(Stored data entries)
+++++
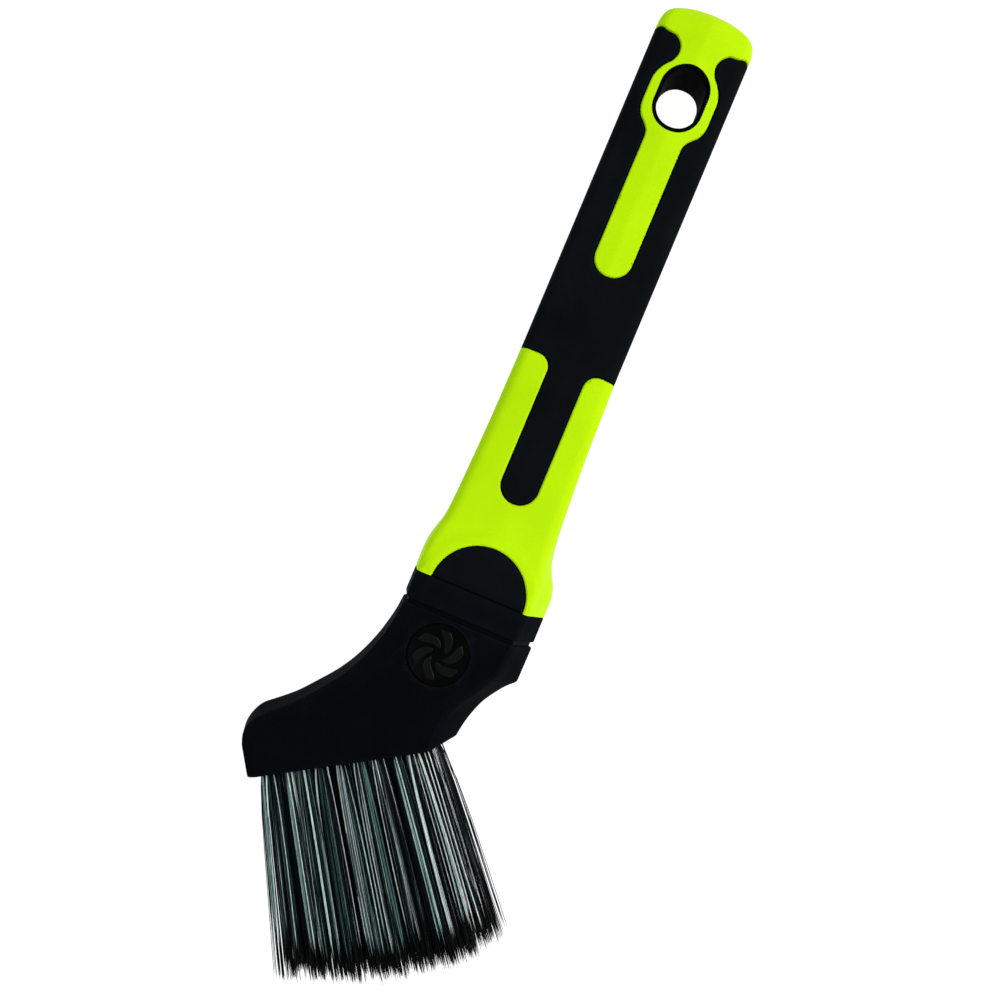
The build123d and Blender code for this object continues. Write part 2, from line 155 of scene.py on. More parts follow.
def moulded(name, base, vary, rough, rough_vary, grain_scale, grain, spec, speck=None, wear=0.0):
    """Moulded plastic or rubber: cloudy colour, fine grain bump, uneven gloss, worn edges."""
    mat, tree, bsdf, coord = principled(name)
    cloud = noise(tree, coord, 55.0, 5.0, 0.6)
    lo = [max(0.0, c * (1 - vary)) for c in base]
    hi = [min(1.0, c * (1 + vary)) for c in base]
    col = ramp(tree, cloud.outputs["Fac"], [(0.3, tuple(lo)), (0.7, tuple(hi))])
    colour = col.outputs["Color"]
    fine = noise(tree, coord, grain_scale * 1.7, 2.0, 0.5)
    mixg = tree.nodes.new("ShaderNodeMixRGB")
    mixg.blend_type = "MULTIPLY"
    mixg.inputs["Fac"].default_value = 0.55
    fr = ramp(tree, fine.outputs["Fac"], [(0.35, grey(1 - 1.6 * vary)), (0.62, grey(1.0))])
    tree.links.new(colour, mixg.inputs["Color1"])
    tree.links.new(fr.outputs["Color"], mixg.inputs["Color2"])
    colour = mixg.outputs["Color"]
    if wear:
        geo = tree.nodes.new("ShaderNodeNewGeometry")
        edge = ramp(tree, geo.outputs["Pointiness"], [(0.5, grey(0.0)), (0.56, grey(1.0))])
        mixw = tree.nodes.new("ShaderNodeMixRGB")
        mixw.inputs["Color2"].default_value = (*[min(1.0, c + wear * k) for c, k in zip(base, (0.75, 0.95, 1.3))], 1.0)
        scratch = noise(tree, coord, 420.0, 3.0, 0.6)
        mw = tree.nodes.new("ShaderNodeMath")
        mw.operation = "MULTIPLY"
        tree.links.new(edge.outputs["Color"], mw.inputs[0])
        tree.links.new(scratch.outputs["Fac"], mw.inputs[1])
        tree.links.new(mw.outputs[0], mixw.inputs["Fac"])
        tree.links.new(colour, mixw.inputs["Color1"])
        colour = mixw.outputs["Color"]
    if speck:
        vor = noise(tree, coord, speck[0], 1.0, 0.4)
        dots = ramp(tree, vor.outputs["Fac"], [(speck[1], grey(0.0)), (speck[1] + 0.02, grey(1.0))])
        mixs = tree.nodes.new("ShaderNodeMixRGB")
        mixs.inputs["Color2"].default_value = (*speck[2], 1.0)
        tree.links.new(dots.outputs["Color"], mixs.inputs["Fac"])
        tree.links.new(colour, mixs.inputs["Color1"])
        colour = mixs.outputs["Color"]
    tree.links.new(colour, bsdf.inputs["Base Color"])
    gl = noise(tree, coord, 130.0, 4.0, 0.6)
    rr = ramp(tree, gl.outputs["Fac"], [(0.25, grey(rough - rough_vary)), (0.75, grey(rough + rough_vary))])
    tree.links.new(rr.outputs["Color"], bsdf.inputs["Roughness"])
    g = noise(tree, coord, grain_scale, 3.0, 0.6)
    bump = tree.nodes.new("ShaderNodeBump")
    bump.inputs["Strength"].default_value = grain
    bump.inputs["Distance"].default_value = 0.00012
    tree.links.new(g.outputs["Fac"], bump.inputs["Height"])
    tree.links.new(bump.outputs["Normal"], bsdf.inputs["Normal"])
    bsdf.inputs["Specular IOR Level"].default_value = spec
    return mat


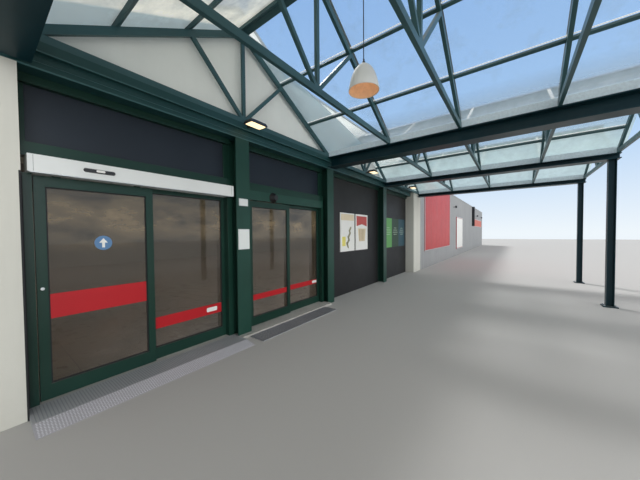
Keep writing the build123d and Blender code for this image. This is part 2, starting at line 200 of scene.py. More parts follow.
def noise(tree, scale, detail=6, stretch=(1, 1, 1)):
    values = {"Scale": scale, "Detail": detail, "Roughness": 0.6, "Vector": place(tree, stretch)}
    return add(tree, "ShaderNodeTexNoise", values).outputs["Fac"]


def ramp(tree, value, stops):
    """A colour ramp from (position, colour) stops."""
    made = add(tree, "ShaderNodeValToRGB", {"Fac": value})
    marks = made.color_ramp.elements
    while len(marks) < len(stops):
        marks.new(0.5)
    for mark, (at, colour) in zip(marks, stops):
        mark.position = at
        mark.color = (*colour, 1)
    return made.outputs["Color"]


def grey(*stops):
    """Ramp stops for a single number."""
    return [(at, (value,) * 3) for at, value in stops]


def shade(colour, factor):
    return tuple(min(1.0, c * factor) for c in colour)


def uneven(tree, scale, colour, less, more, marks=(0.3, 0.7), detail=6):
    """A colour that varies with a noise, from its share less to its share more."""
    stops = zip(marks, (shade(colour, less), shade(colour, more)))
    return ramp(tree, noise(tree, scale, detail), list(stops))


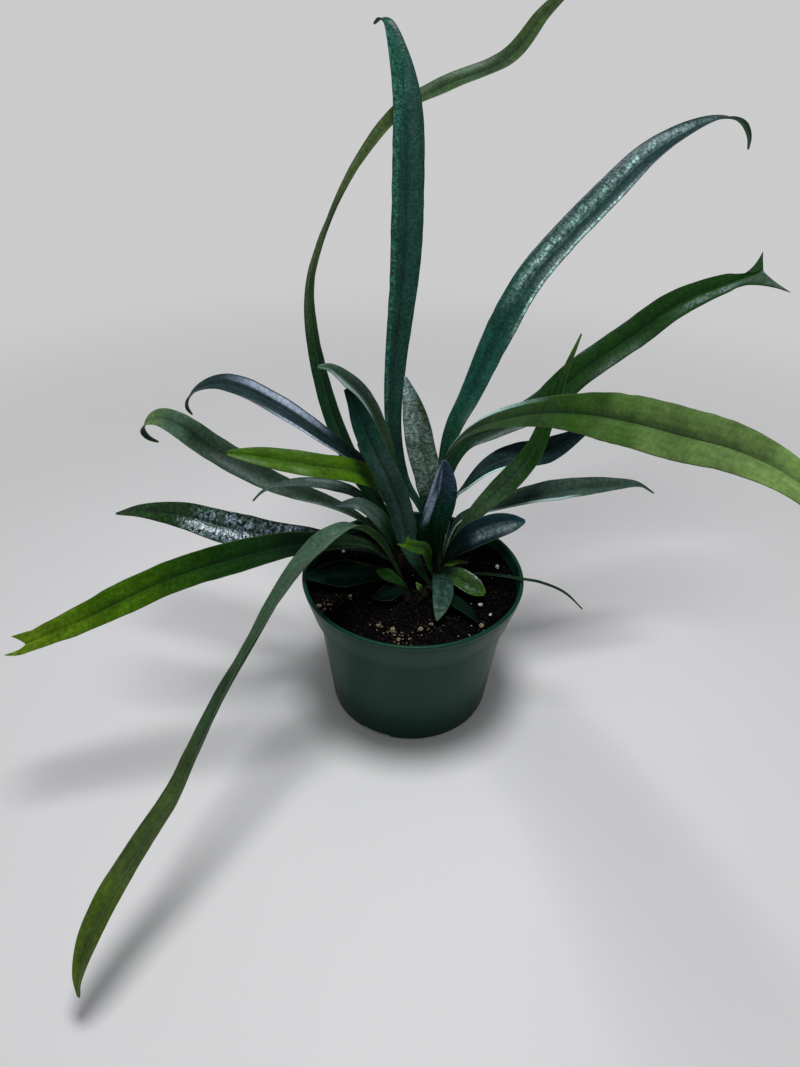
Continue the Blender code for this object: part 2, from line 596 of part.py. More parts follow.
def main():
    clear_scene()
    plant = new_collection("potted_blue_oil_fern")
    cutters = new_collection("cutters", hidden=True)
    make_pot(plant, cutters)
    soil = make_soil(plant)
    for name, path in RHIZOMES.items():
        make_rhizome(name, path, soil, plant, cutters)
    for name, plan in FRONDS.items():
        make_frond(name, plan, plant)
    for kind, plan in GRAINS.items():
        for index, place in enumerate(plan["places"], 1):
            make_grain(f"{kind}_{index}", place, plan["colour"], plant, plan["seed"] + index)


main()
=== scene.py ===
import random
from math import cos, exp, hypot, pi, radians, sin, sqrt

import bmesh
import bpy
from mathutils import Matrix, Vector, noise


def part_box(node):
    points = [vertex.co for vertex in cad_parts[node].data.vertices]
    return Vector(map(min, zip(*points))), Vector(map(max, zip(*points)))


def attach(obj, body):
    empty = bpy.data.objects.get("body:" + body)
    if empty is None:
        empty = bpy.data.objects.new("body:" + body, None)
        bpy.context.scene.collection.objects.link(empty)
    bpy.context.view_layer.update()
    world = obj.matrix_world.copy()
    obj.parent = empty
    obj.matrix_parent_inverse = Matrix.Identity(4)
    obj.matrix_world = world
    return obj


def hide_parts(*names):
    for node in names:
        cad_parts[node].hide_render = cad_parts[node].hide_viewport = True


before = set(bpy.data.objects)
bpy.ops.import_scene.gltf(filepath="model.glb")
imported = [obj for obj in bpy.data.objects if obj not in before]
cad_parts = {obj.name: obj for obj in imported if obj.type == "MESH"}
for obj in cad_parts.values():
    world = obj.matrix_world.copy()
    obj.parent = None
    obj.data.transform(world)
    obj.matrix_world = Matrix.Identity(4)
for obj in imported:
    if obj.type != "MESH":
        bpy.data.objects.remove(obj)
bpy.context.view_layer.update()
mm = 0.001
print("frame loaded,", len(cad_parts), "nodes")

scene = bpy.context.scene
scene.view_settings.view_transform = "Standard"


# ---- small helpers for meshes ----

def smoothStep(low, high, value):
    share = min(1, max(0, (value - low) / (high - low)))
    return share * share * (3 - 2 * share)


def mixed(first, second, share):
    return first + (second - first) * share


def wander(x, y=0.0, z=0.0):
    # smooth noise from -1 to 1
    return noise.noise(Vector((x, y, z)))


def newPiece(name, shape, skins, smooth=True):
    mesh = bpy.data.meshes.new(name)
    shape.to_mesh(mesh)
    shape.free()
    if smooth:
        mesh.shade_smooth()
    for skin in skins:
        mesh.materials.append(skin)
    piece = bpy.data.objects.new(name, mesh)
    scene.collection.objects.link(piece)
    return piece


def finishPiece(piece, like, *nodes):
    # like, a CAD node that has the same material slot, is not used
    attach(piece, "root")
    if nodes:
        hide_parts(*nodes)


def smoothLine(points, pieces):
    ends = [points[0] * 2 - points[1]] + points + [points[-1] * 2 - points[-2]]
    line = [points[0]]
    for before, start, end, after in zip(ends, ends[1:], ends[2:], ends[3:]):
        for step in range(1, pieces + 1):
            t = step / pieces
            line.append(0.5 * (2 * start + (end - before) * t
                               + (2 * before - 5 * start + 4 * end - after) * t ** 2
                               + (3 * start - before - 3 * end + after) * t ** 3))
    return line


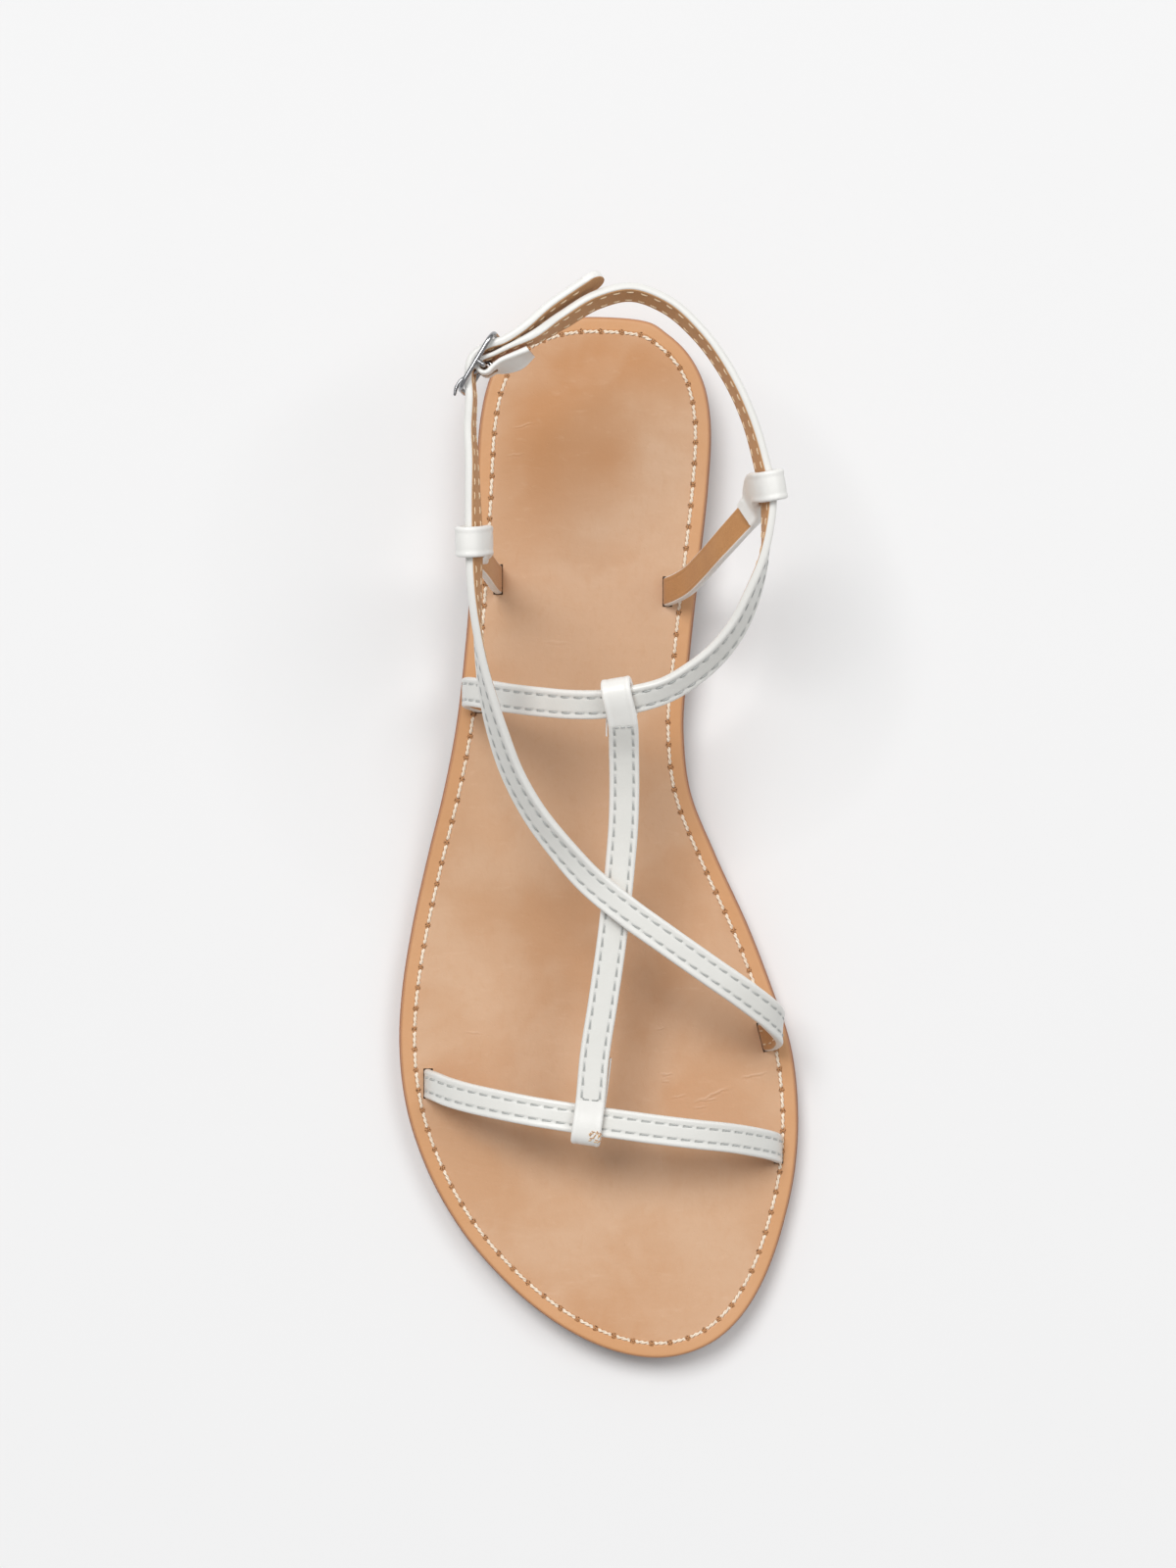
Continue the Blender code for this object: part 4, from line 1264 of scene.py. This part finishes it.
def diagonal_knots():
    run = slot_knots(SLOTS["diagonal"]) + knots_of(DIAGONAL_STRAP)
    return run + passes(DIAGONAL_IN_BUCKLE, buckle_axes()[2]) + knots_of(DIAGONAL_TIP)


def instep_heel_knots():
    along, out, up = buckle_axes()
    arriving = knots_of(INSTEP_HEEL_STRAP) + passes(HEEL_TO_BUCKLE, -up)
    bar = Station(buckle_place(0, -BAR_SET_IN), up, along, out, 2 * WIRE_RADIUS)
    distance = WIRE_RADIUS + GAP + FOLD_THICK / 2
    loop = folded_loop(bar, -1, 0, distance, FOLD_THICK, arriving[::-1], BUCKLE_FOLD)
    return slot_knots(SLOTS["instep"]) + arriving + loop[::-1]


def centre_knots():
    run = knots_of(CENTRE_STRAP)
    front = sewn_loop(host_at(toe_knots(), FRONT_CROSSING), 1, run, FRONT_FOLD)
    rear = sewn_loop(host_at(instep_heel_knots(), REAR_CROSSING), -1, run[::-1], REAR_FOLD)
    return front + run + rear[::-1]


def medial_tab_knots():
    run = slot_knots(SLOTS["medial_tab"]) + knots_of(MEDIAL_TAB)
    host = host_at(instep_heel_knots(), MEDIAL_CROSSING)
    return run + sewn_loop(host, -1, run[::-1], MEDIAL_TAB_FOLD)[::-1]


def lateral_tab_knots():
    run = slot_knots(SLOTS["lateral_tab"]) + knots_of(LATERAL_TAB)
    host = host_at(diagonal_knots(), LATERAL_CROSSING)
    return run + sewn_loop(host, 1, run[::-1], LATERAL_TAB_FOLD)[::-1]


# Where two rows of stitches run along a strap: from and to, in millimetres from its start, and how
# far they are from its middle
Sewn = namedtuple("Sewn", "start end offset")


def on_strap(station, across, out):
    return station.place + station.width * across + station.out * out


def band_ring(station, half_width):
    """One closed section of a strap, with what each point is made of."""
    beads = list(BAND_PROFILE) + [bead._replace(across=-bead.across) for bead in BAND_PROFILE[-2:0:-1]]
    half_thick = station.thick / 2
    places = [on_strap(station, bead.across * half_width, bead.out * half_thick) for bead in beads]
    return places, beads


def tip_rings(stations):
    """Half widths for a strap whose far end is rounded, with the stations that the curve needs."""
    end = stations[-1]
    half = STRAP_WIDTH / 2
    rings = [(one, half) for one in stations if (one.place - end.place).length > TIP_ROUNDING]
    for i in range(TIP_STEPS + 1):
        share = math.sin(math.pi / 2 * i / TIP_STEPS) * TIP_END
        place = end.place - end.along * TIP_ROUNDING * (1 - share)
        rings.append((end._replace(place=place), half * math.sqrt(1 - share * share)))
    return rings


def make_band(name, node, knots, sewn, leathers, rounded=False):
    """A strap as a fine mesh, white outside, lined inside and raw at its cut ends."""
    stations = stations_along(knots, BAND_STEP)
    rings = tip_rings(stations) if rounded else [(one, STRAP_WIDTH / 2) for one in stations]
    lengths = lengths_of([one for one, _ in rings])
    points, marks, row_offsets = [], [], []
    for (station, half), length in zip(rings, lengths):
        places, beads = band_ring(station, half)
        inside = sewn is not None and sewn.start <= length <= sewn.end
        for place, bead in zip(places, beads):
            points.append(place)
            marks.append((length, bead.across * half))
            row_offsets.append(sewn.offset if inside else 0.0)
    count = len(beads)
    kinds = [int("lining" in (beads[i].leather, beads[(i + 1) % count].leather)) for i in range(count)]
    kinds = kinds * (len(rings) - 1) + [2, 0 if rounded else 2]
    faces = tube_faces(len(rings), count)
    band = add_object(name, points, faces, leathers, kinds)
    set_map(band, "band", marks)
    set_values(band, "rows", row_offsets)
    tidy_mesh(band, sharp=55, merge=0.0002)
    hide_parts(node)
    return band


# Threads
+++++
Directions | Exactly as written, quote the lines from the one that has "for name, plan" down to the one that has "points = [vertex.co", and include both.

Exercise answer |
    for name, plan in FRONDS.items():
        make_frond(name, plan, plant)
    for kind, plan in GRAINS.items():
        for index, place in enumerate(plan["places"], 1):
            make_grain(f"{kind}_{index}", place, plan["colour"], plant, plan["seed"] + index)


main()
=== scene.py ===
import random
from math import cos, exp, hypot, pi, radians, sin, sqrt

import bmesh
import bpy
from mathutils import Matrix, Vector, noise


def part_box(node):
    points = [vertex.co for vertex in cad_parts[node].data.vertices]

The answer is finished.